Ma il discorso è più ampio, e investe in generale le nostre modalità di comunicazione e di conoscenza, sempre più virtuali, sempre più incorporee. A volte mi sembra di vivere, paradossalmente, in una specie di Medioevo, in cui la “dematerializzazione” imperversante e sempre più spesso coatta costituisce una sorta di nuovo ascetismo che deprime, svilisce e nega ogni dimensione fisica, ogni esperienza sensoriale. Abbiamo a disposizione infinite “risorse telematiche”, modelli 3D dell’universo, rappresentazioni digitali di ogni possibile immaginabile realtà, ma è come far l’amore con un avatar su Second Life invece che con un corpo in carne e ossa, oppure come stare ore e ore a guardare video su blog di cucina invece che armarsi di coltello e forchetta davanti a una fiorentina, magari a San Gimignano (che razza di paragoni, Daniela…).

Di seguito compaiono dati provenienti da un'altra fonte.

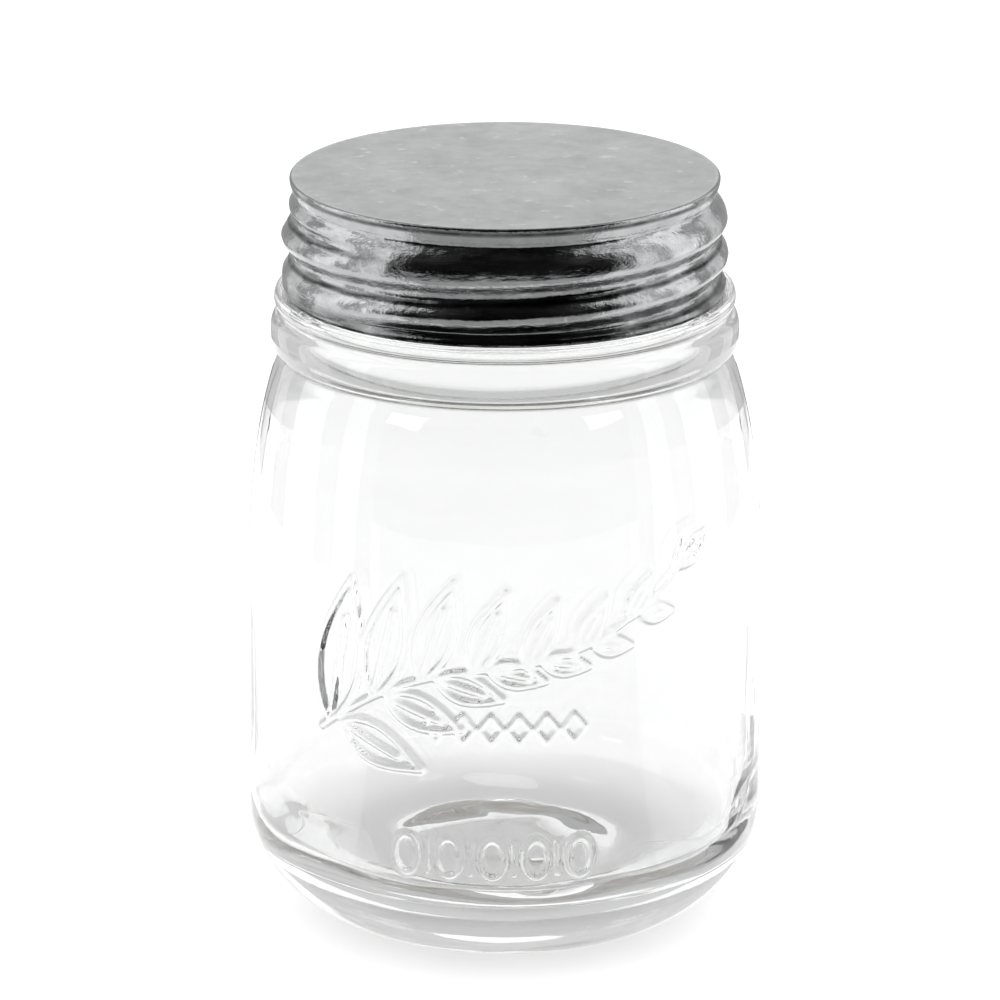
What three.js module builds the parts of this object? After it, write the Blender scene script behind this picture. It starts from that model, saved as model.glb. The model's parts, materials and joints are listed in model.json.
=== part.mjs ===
// Mason jar with a one-piece zinc screw cap.
// Millimetres, +Z up. The origin is on the jar's axis, in the plane it stands on.
import * as THREE from 'three';

// Driving dimensions.
const overallHeight = 124;        // from the table to the top of the cap
const turnSegments = 40;          // flats round each turned piece
const gap = 0.3;                  // between pieces that touch

// Body of the glass jar, from the table up to the end of its shoulder.
const wall = 2.9;
const bodyRadius = 42;            // widest, just above the heel
const bodyTopRadius = 41.7;       // where the shoulder starts
const heel = { centreRadius: 17, width: 25, centreZ: 18.5, height: 19 };
const shoulder = { startZ: 56, inset: 12.8, height: 48, endZ: 94.2 };
const shoulderRows = 6;
const standRadius = 20;           // inner edge of the ring that the jar stands on
const pushUp = { radius: 16, height: 2.6 };   // raised middle of the underside
const floorRound = 6;             // round between the inside wall and the floor
const insideFloor = { z: 13.5, middleRadius: 15, middleRise: 0.5 };

// Neck of the glass jar: crease, bead, groove, thin ring outside the cap's edge, and mouth.
const crease = { radius: 36.2, z: 95.3 };
const bead = { radius: 37.6, z: 98.9, width: 1.4, halfHeight: 2.5 };
const groove = { radius: 36.3, z: 102.5 };
const ring = { radius: 37, z: 104.5, width: 0.5, halfHeight: 0.9 };
const ledge = { outer: 36.05, inner: 34.4, z: 104.3 };  // channel under the cap's edge
const mouthRadius = 29.9;         // inside of the neck
const throatZ = 101;              // where the mouth starts to widen into the shoulder
const throatWidening = [[30.9, 97.5], [32.4, 94.5]];
const neckRadius = 32.8;          // outside of the neck, between the threads
const lipRadius = 32.5;           // outside of the mouth's lip
const lipRound = 0.9;

// Screw thread, right-handed, shared by the jar and the cap.
const pitch = 6.2;
const threadSteps = 6;            // rows of facets in one pitch
const grooveDepthAtFront = 11.1;  // cap's rolled groove at -Y, below the cap's top
const grooveSpan = [-420, 335];   // degrees of turn from -Y over which the groove runs
const grooveInset = 1.65;
const grooveHalfWidth = 3.1;      // the groove and the ridge between its turns are one even wave
const threadLead = 2;             // glass thread lies this much above the cap's groove
const threadSpan = [-350, 110];
const threadHeight = 1.7;
const threadHalfWidth = 1.3;
const fade = 35;                  // degrees over which a thread dies out

// Zinc cap.
const sheet = 0.45;
const capHeight = 18.8;
const rim = { radius: 34.4, round: 0.5, depth: 2 };
const capRadius = 35.75;          // over the thread's crests
const crimp = { radius: 33.7, depth: 3.2 };   // groove under the rim that holds the liner
const skirtTop = [34.9, 4.5];     // radius and depth of the step from the crimp to the thread
const threadTopDepth = 6.2;       // first row of the thread, below the cap's top
const curl = { radius: 35.35, height: 1, round: 0.5 };     // rolled lower edge
const curlClearance = 0.3;        // plain sheet between the curl and the thread

// Liner and sealing ring.
const linerThickness = 1.8;
const linerRadius = rim.radius - sheet - gap;
const linerChamfer = 0.4;
const gasketThickness = 1.4;
const gasketOuter = 32.8;
const gasketInner = 30;

// Heights that follow from the stack under the cap's top.
const linerTop = overallHeight - sheet - gap;
const linerBottom = linerTop - linerThickness;
const gasketTop = linerBottom - gap;
const gasketBottom = gasketTop - gasketThickness;
const lipZ = gasketBottom - gap;

const glass = new THREE.MeshStandardMaterial({
  color: 0xf2f6f5, roughness: 0.03, metalness: 0, transparent: true, opacity: 0.35,
});
const zinc = new THREE.MeshStandardMaterial({ color: 0x9a9c9c, roughness: 0.35, metalness: 1 });
const opal = new THREE.MeshStandardMaterial({ color: 0xf0efea, roughness: 0.15, metalness: 0 });
const rubber = new THREE.MeshStandardMaterial({ color: 0xd8cfbd, roughness: 0.7, metalness: 0 });

const point = (radius, z) => new THREE.Vector2(radius, z);

// A smooth bump: 1 in the middle, 0 at a distance of halfWidth and beyond.
function bump(distance, halfWidth) {
  const t = Math.abs(distance) / halfWidth;
  return t < 1 ? Math.cos(t * Math.PI / 2) ** 2 : 0;
}

// An elliptical arc about (radius, z), between two angles in degrees from the outward direction.
function arc(radius, z, width, height, from, to, steps) {
  return Array.from({ length: steps + 1 }, (_, i) => {
    const angle = THREE.MathUtils.degToRad(from + (to - from) * i / steps);
    return point(radius + width * Math.cos(angle), z + height * Math.sin(angle));
  });
}

// Evenly spaced heights from one to another, both included.
function heights(from, to, count) {
  return Array.from({ length: count + 1 }, (_, i) => from + (to - from) * i / count);
}

// Height at a given turn, in degrees from -Y, of the helix that the cap's groove follows.
const helixZ = (turn) => overallHeight - grooveDepthAtFront + pitch * turn / 360;

// How strongly a helical bead is felt at a height and a turn. It dies out over its two ends.
function helicalBead(z, turn, [start, end], halfWidth, lift) {
  let strength = 0;
  for (let wound = turn - 720; wound <= turn + 360; wound += 360) {
    const ends = Math.min(wound - start, end - wound) / fade;
    const strong = THREE.MathUtils.smoothstep(ends, 0, 1);
    strength = Math.max(strength, strong * bump(z - helixZ(wound) - lift, halfWidth));
  }
  return strength;
}

// Turns a closed profile round the Z axis. reshape may move each point's radius by its turn.
function turned(profile, reshape) {
  const geometry = new THREE.LatheGeometry(profile, turnSegments);
  const position = geometry.attributes.position;
  for (let i = 0; reshape && i < position.count; i++) {
    const column = Math.floor(i / profile.length) % turnSegments;
    const turn = 360 * column / turnSegments;
    const z = position.getY(i);
    const radius = Math.hypot(position.getX(i), position.getZ(i));
    if (radius > 0) {
      const scale = (radius + reshape(radius, z, turn)) / radius;
      position.setX(i, position.getX(i) * scale);
      position.setZ(i, position.getZ(i) * scale);
    }
  }
  geometry.rotateX(Math.PI / 2);
  geometry.computeVertexNormals();
  return geometry;
}

// Rows at the thread's own spacing, from one height towards another.
function rows(fromZ, toZ, radius) {
  const count = Math.round(Math.abs(toZ - fromZ) / pitch * threadSteps);
  return heights(fromZ, toZ, count).map((z) => point(radius, z));
}

// Outside of the body's shoulder: an ellipse that leaves the wall upright.
function shoulderRadius(z) {
  const t = (z - shoulder.startZ) / shoulder.height;
  return bodyTopRadius - shoulder.inset * (1 - Math.sqrt(1 - t * t));
}

function jar() {
  const standAngle = Math.asin(-heel.centreZ / heel.height) / Math.PI * 180;
  const insideRadius = bodyRadius - wall;
  const shoulderHeights = heights(shoulder.startZ, shoulder.endZ, shoulderRows);
  const outsideUp = [
    point(0, pushUp.height),
    point(pushUp.radius, pushUp.height),
    point(standRadius, 0),
    ...arc(heel.centreRadius, heel.centreZ, heel.width, heel.height, standAngle, 0, 8),
    ...shoulderHeights.map((z) => point(shoulderRadius(z), z)),
    point(crease.radius, crease.z),
    ...arc(bead.radius - bead.width, bead.z, bead.width, bead.halfHeight, -60, 60, 4),
    point(groove.radius, groove.z),
    ...arc(ring.radius - ring.width, ring.z, ring.width, ring.halfHeight, -60, 90, 4),
    point(ledge.outer, ledge.z),
    point(ledge.inner, ledge.z),
    ...rows(ledge.z, lipZ - 2 * lipRound, neckRadius),
    ...arc(lipRadius - lipRound, lipZ - lipRound, lipRound, lipRound, 0, 90, 2),
  ];
  const insideDown = [
    ...arc(mouthRadius + lipRound, lipZ - lipRound, lipRound, lipRound, 90, 180, 2),
    point(mouthRadius, throatZ),
    ...throatWidening.map(([radius, z]) => point(radius, z)),
    ...shoulderHeights.reverse().slice(1).map((z) => point(shoulderRadius(z) - wall, z)),
    ...arc(insideRadius - floorRound, insideFloor.z + floorRound, floorRound, floorRound, 0, -90, 5),
    point(insideFloor.middleRadius, insideFloor.z + insideFloor.middleRise),
    point(0, insideFloor.z + insideFloor.middleRise),
  ];
  const inNeck = (radius, z) => radius > lipRadius && radius < ledge.inner && z > ledge.z;
  return turned([...outsideUp, ...insideDown], (radius, z, turn) =>
    (inNeck(radius, z) ? threadHeight * helicalBead(z, turn, threadSpan, threadHalfWidth, threadLead) : 0));
}

function capShell() {
  const top = overallHeight;
  const bottom = top - capHeight;
  const firstRow = top - threadTopDepth;
  const lastRow = bottom + curl.height + curlClearance;
  const outside = [
    point(0, top),
    ...arc(rim.radius - rim.round, top - rim.round, rim.round, rim.round, 90, 0, 3),
    point(rim.radius, top - rim.depth),
    point(crimp.radius, top - crimp.depth),
    point(skirtTop[0], top - skirtTop[1]),
    ...rows(firstRow, lastRow, capRadius),
    ...arc(curl.radius - curl.round, bottom + curl.height / 2, curl.round, curl.height / 2, 80, -90, 4),
  ];
  const inside = [
    point(curl.radius - curl.round, bottom + gap),
    ...rows(lastRow, firstRow, capRadius - sheet),
    point(skirtTop[0] - sheet, top - skirtTop[1]),
    point(crimp.radius - sheet, top - crimp.depth),
    point(rim.radius - sheet, top - rim.depth),
    point(rim.radius - sheet, top - sheet),
    point(0, top - sheet),
  ];
  const isThreaded = (radius) => radius > capRadius - 1.2 * sheet;
  const aboveCurl = (z) => THREE.MathUtils.smoothstep(z, bottom + curl.height / 2, lastRow + curlClearance);
  return turned([...outside, ...inside].reverse(), (radius, z, turn) => (isThreaded(radius)
    ? -grooveInset * aboveCurl(z) * helicalBead(z, turn, grooveSpan, grooveHalfWidth, 0) : 0));
}

function liner() {
  return turned([
    point(0, linerBottom),
    point(linerRadius - linerChamfer, linerBottom),
    point(linerRadius, linerBottom + linerChamfer),
    point(linerRadius, linerTop - linerChamfer),
    point(linerRadius - linerChamfer, linerTop),
    point(0, linerTop),
  ]);
}

function gasket() {
  return turned([
    point(gasketInner, gasketBottom),
    point(gasketOuter, gasketBottom),
    point(gasketOuter, gasketTop),
    point(gasketInner, gasketTop),
    point(gasketInner, gasketBottom),
  ]);
}

function piece(name, geometry, material) {
  const mesh = new THREE.Mesh(geometry, material);
  mesh.name = name;
  return mesh;
}

const masonJar = new THREE.Group();
masonJar.add(
  piece('glass_jar', jar(), glass),
  piece('sealing_gasket', gasket(), rubber),
  piece('lid_liner', liner(), opal),
  piece('lid_shell', capShell(), zinc),
);

export default masonJar;
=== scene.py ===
import json
import math

import bpy
import numpy as np
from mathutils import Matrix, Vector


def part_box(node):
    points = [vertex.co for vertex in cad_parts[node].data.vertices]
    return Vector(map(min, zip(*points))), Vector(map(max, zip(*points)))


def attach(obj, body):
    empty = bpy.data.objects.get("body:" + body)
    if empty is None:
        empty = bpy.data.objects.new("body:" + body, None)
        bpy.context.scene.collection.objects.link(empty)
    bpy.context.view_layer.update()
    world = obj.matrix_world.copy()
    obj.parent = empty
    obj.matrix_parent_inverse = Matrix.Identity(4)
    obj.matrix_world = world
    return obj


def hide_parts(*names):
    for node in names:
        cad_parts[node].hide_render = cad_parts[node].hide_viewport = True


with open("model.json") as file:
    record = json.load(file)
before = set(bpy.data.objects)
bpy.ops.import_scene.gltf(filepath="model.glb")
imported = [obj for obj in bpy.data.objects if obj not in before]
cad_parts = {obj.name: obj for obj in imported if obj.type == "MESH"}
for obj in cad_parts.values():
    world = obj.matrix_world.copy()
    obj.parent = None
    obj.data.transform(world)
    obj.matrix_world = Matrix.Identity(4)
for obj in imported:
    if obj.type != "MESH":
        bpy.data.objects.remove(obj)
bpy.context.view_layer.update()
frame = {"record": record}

mm = 0.001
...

Sogno un nuovo Umanesimo che ridia dignità al corpo, all’esperienza sensoriale, alla materialità. Che riconosca e affermi che la conoscenza, la consapevolezza e la strutturazione di sé e del mondo passa anche e soprattutto e prioritariamente attraverso i sensi. Per esempio, attraverso un vocabolario tenuto in mano. Sia chiaro: non sono così ottusa da non capire che un modello 3D dell’universo è un tantino più comodo che catapultarsi su Marte, e non sono così troglodita da non capire che sostanzialmente non c’è differenza tra le pagine di un libro e le schermate di un Kindle o di un IPad, tra un supporto cartaceo e uno digitale, con tutti i vantaggi anzi nel secondo caso della portabilità, dell’economicità, della sostenibilità ecc. ecc. ecc.
In fondo, volevo solo dire che un libro è un libro.

Ma ormai è chiaro che queste sono solo le farneticazioni nostalgiche di chi passa mezzo pomeriggio rintanata in cucina a sfogliare un vocabolario. Di chi non è neppure coerente, visto che non sta usando esattamente carta, penna e calamaio…
Quindi adesso, dopo tutto ‘sto sproloquio… vado a guardarmi un film su Sky, in 4K Ultra HD, sullo strabiliante televisore nuovo.